Ordenó el “líder máximo” cubano a las autoridades panameñas que localizaran, apresaran y llevaran a los tribunales a los terroristas que, al parecer, sus policías y espías habían desenmascarado. La cosa era muy sencilla, porque “casi, casi se puede saber el lugar exacto donde están”, dijo, aunque se cuidó muy mucho de indicárselo a los sabuesos panameños.

Un tanto embarazado, el ministro de Justicia de Panamá, Hugo Spadafora, no tuvo más remedio que puntualizar al comandante en jefe: desde hacía meses estaban en Panamá policías y agentes de inteligencia cubanos para controlar la seguridad del dictador caribeño.

En ningún momento estas personas hicieron saber a las autoridades panameñas que había terroristas de origen cubano en las proximidades. Tampoco los descubrieron la policía y los servicios de seguridad panameños. A la bofia cubana se le dieron todas las facilidades, pudieron husmear donde querían pero... nada.

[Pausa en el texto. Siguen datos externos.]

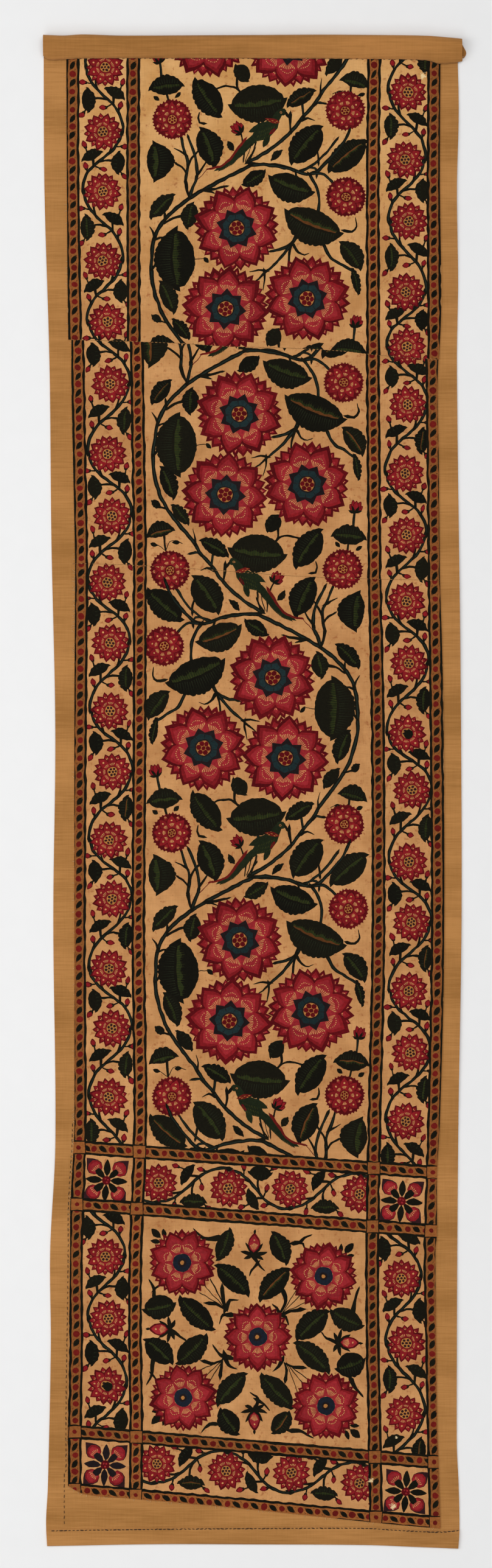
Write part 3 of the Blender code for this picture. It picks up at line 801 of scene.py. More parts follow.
    def sprig(self, foot, heading):
        """Lays three little leaves on fine stalks."""
        for s, reach, half in ((-0.62, 17, 2.7), (0.0, 23, 4.2), (0.62, 17, 2.6)):
            toward = np.exp(1j * (heading + s))
            self.line("leaf", foot + toward * np.array((0.0, 0.3, 0.6)) * reach, 0.8)
            self.lay("leaf", lens(foot + 0.35 * reach * toward, foot + reach * toward, half))


def place(points, centre, mirrored):
    """Points of a unit as they lie on the cloth, where the branch sways down the field."""
    points = np.asarray(points, dtype=complex)
    points = centre + (-points.conjugate() if mirrored else points)
    return points + smooth_through(FIELD_LEAN, points.imag)


def lay_bird(drawing, centre, mirrored):
    """The long-tailed bird that sits on each branch."""

    def at(*points):
        """Places of the bird, on the cloth."""
        return place([complex(x, y) for x, y in points], centre, mirrored)

    def along(*points):
        """A smooth line of the bird, on the cloth."""
        return smooth_path(at(*points), 1.6)

    tail = along((8, -110), (14, -115), (21, -123), (28, -131), (35, -138), (46, -144))
    widths = np.linspace(8.5, 3.6, len(tail))
    drawing.line("bird", tail, widths)
    flip = 1 if mirrored else -1
    for k in range(3, len(tail) - 1):
        travel = (tail[k] - tail[k - 1]) / abs(tail[k] - tail[k - 1])
        root = tail[k] + flip * 0.45j * widths[k] * travel
        drawing.lay("bird", sliver(root, root + flip * 1.6j * travel + 3.0 * travel, 1.8))
    band = along((18, -111), (23, -118), (28, -125), (35, -135), (44, -141), (57, -144))
    drawing.line("dot", band, np.linspace(3.4, 2.0, len(band)))
    drawing.line("crimson", along((57, -144), (62, -150), (68, -157)), 0.8)
    drawing.line("leaf", along((6, -114), (8, -124), (11, -134)), 2.0)
    drawing.line("leaf", along((11, -116), (13, -126), (16, -135)), 1.0)
    # The body, part by part. Columns: dye, one end, the other end, half width.
    for dye, first, last, half in (
        ("bird", (-20, -88), (12, -113), 9.0),
        ("bird", (-9, -104), (-3, -120), 3.6),
        ("bird", (-9, -92), (15, -103), 4.6),
        ("bird", (-11, -95), (-22, -76), 4.8),
        ("bird", (-27, -82), (-17, -78), 4.2),
        ("leaf", (-25, -79), (-30, -88), 1.7),
        ("dot", (-20, -92), (-3, -88), 2.6),
        ("crimson", (-15, -98), (-9, -106), 1.8),
    ):
        drawing.lay(dye, lens(*at(first, last), half))
    for x, y in ((-17, -91), (-15, -92), (-12, -90), (-9, -91), (-7, -89)):
        drawing.lay("ochre", sliver(at((x, y))[0], at((x + 2.4, y + 0.6))[0], 1.0))
    for k in range(21):
        x, y = -14.0 + 2.7 * (k % 7) + 1.2 * (k // 7), -96.0 - 1.0 * (k % 7) - 4.6 * (k // 7)
        drawing.lay("olive", sliver(at((x, y))[0], at((x + 1.8, y - 3.4))[0], 0.9))
    eye = at((-20.6, -80.6))[0]
    drawing.lay("ochre", disc(eye, 1.3, 7))
    drawing.lay("ink", disc(eye, 0.8, 6))


def lay_unit(drawing, y, mirrored, sizes):
    """One unit of the field's branch, with its rosettes, leaves, buds and bird."""
    centre = complex(FIELD_MIDDLE, y)

    def at(x, y):
        """A place of the unit, on the cloth."""
        return place([complex(x, y)], centre, mirrored)[0]

    for first_width, last_width, through in UNIT_STEMS:
        points = place([complex(*spot) for spot in through], centre, mirrored)
        drawing.stem(points, first_width, last_width)
    for x0, y0, x1, y1, left, right in UNIT_LEAVES:
        bulges = (right, left) if mirrored else (left, right)
        drawing.leaf(at(x0, y0), at(x1, y1), *bulges)
    for x, y0, turn in UNIT_SEEDS:
        drawing.seed(at(x, y0), math.pi - turn if mirrored else turn)
    for x, y0, heading in UNIT_BUDS:
        toward = math.radians(180 - heading if mirrored else heading)
        drawing.open_bud(at(x, y0), toward, OPEN_BUD_SIZE)
    lay_bird(drawing, centre, mirrored)
    for rosettes, rings, radius in (
        (UNIT_LARGE, LARGE_RINGS, sizes.large_rosette),
        (UNIT_MEDIUM, MEDIUM_RINGS, sizes.medium_rosette),
    ):
        for x, y0, turn in rosettes:
            if mirrored and (x, y0, turn) == UNIT_MEDIUM[0]:
                y0 += MEDIUM_RISE
            drawing.rosette(rings, at(x, y0), radius / MM, turn)


def lay_strip(drawing, rosettes, sizes, first_side=-1):
    """A strip's waving vine with its rosettes, and a knot of leaves between each two."""
    points = [complex(x, y) for x, y in rosettes]
    points = [2 * points[0] - points[1]] + points + [2 * points[-1] - points[-2]]
    for k, (a, b) in enumerate(zip(points, points[1:])):
        side = -first_side if k % 2 else first_side
        middle, reach = (a + b) / 2, abs(b - a) / 2
        turn = (b - a) / abs(b - a) * 1j
        stretch = reach / KNOT_REACH

        def at(x, y):
            """A place of the knot, on the cloth."""
            return middle + turn * complex(side * x, y * stretch)

        def through(table):
            """Places of a line of the knot, on the cloth."""
            return [at(*spot) for spot in table]

        drawing.stem(through(KNOT_VINE), 2.8, 2.8)
        for first_width, last_width, table in KNOT_STEMS:
            drawing.stem(through(table), first_width, last_width)
        for x0, y0, x1, y1, left, right in KNOT_LEAVES:
            bulges = (left, right) if side > 0 else (right, left)
            drawing.leaf(at(x0, y0), at(x1, y1), *bulges)
        for x, y, heading in KNOT_BUDS:
            toward = turn * np.exp(1j * math.radians(heading if side > 0 else 180 - heading))
            drawing.bud(at(x, y), math.atan2(toward.imag, toward.real), KNOT_BUD_SIZE)
    for k, middle in enumerate(points[1:-1]):
        drawing.rosette(STRIP_RINGS, middle, sizes.strip_rosette / MM, 0.11 * k)
        if (middle.real, middle.imag) in SMUDGED:
            drawing.lay("leaf", disc(middle + 1.5 - 1j, 5.4, 9))


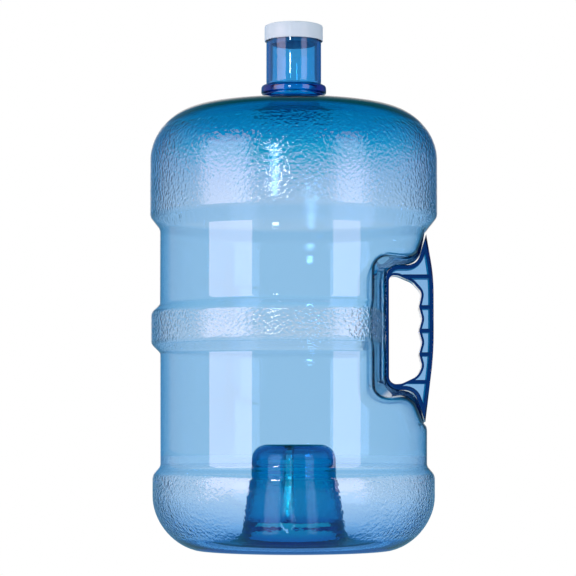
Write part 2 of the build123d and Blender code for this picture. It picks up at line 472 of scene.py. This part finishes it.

Spadafora sugirió con toda educación a Castro si podía proporcionar a los servicios de seguridad alguna pista, indicación, dato o indicio sobre los terroristas cuyo refugio el dirigente cubano, según parece, conocía con exactitud. No hubo nada que hacer: las acusaciones se dirigían contra la Fundación Cubano Americana, que era la comanditaria del magnicidio, contra la “mafia cubano-americana”, contra el exilio revanchista, contra la CIA. Pero una pista, lo que se dice una pista, nada.

La policía panameña acabó deteniendo a Luis Posada Corrales. Lograba una sonrisa de satisfacción de Castro. Finalmente, lo consiguió una vez más. Durante unas horas, el espantoso complot contra su persona llenó las pantallas de las televisiones, los noticieros radiales y los cables de las agencias de información. De eso se trataba.

Y, sin embargo, no puede decirse que antes de su vibrante denuncia no lo hubiera intentado. Horas antes de la nueva payasada, el comandante en jefe ¡se subió a un púlpito para lanzar un discurso! Aprovechando que en iglesia del Apóstol Santiago está enterrado el fallecido dictador panameño Omar Torrijos, se acercó al lugar para “homenajear a un amigo” y sin pensárselo ni un instante, se encaramó al púlpito y desde allí predicó la buena nueva revolucionaria. Pero ni aún así logró las primeras páginas. El párroco está que trina.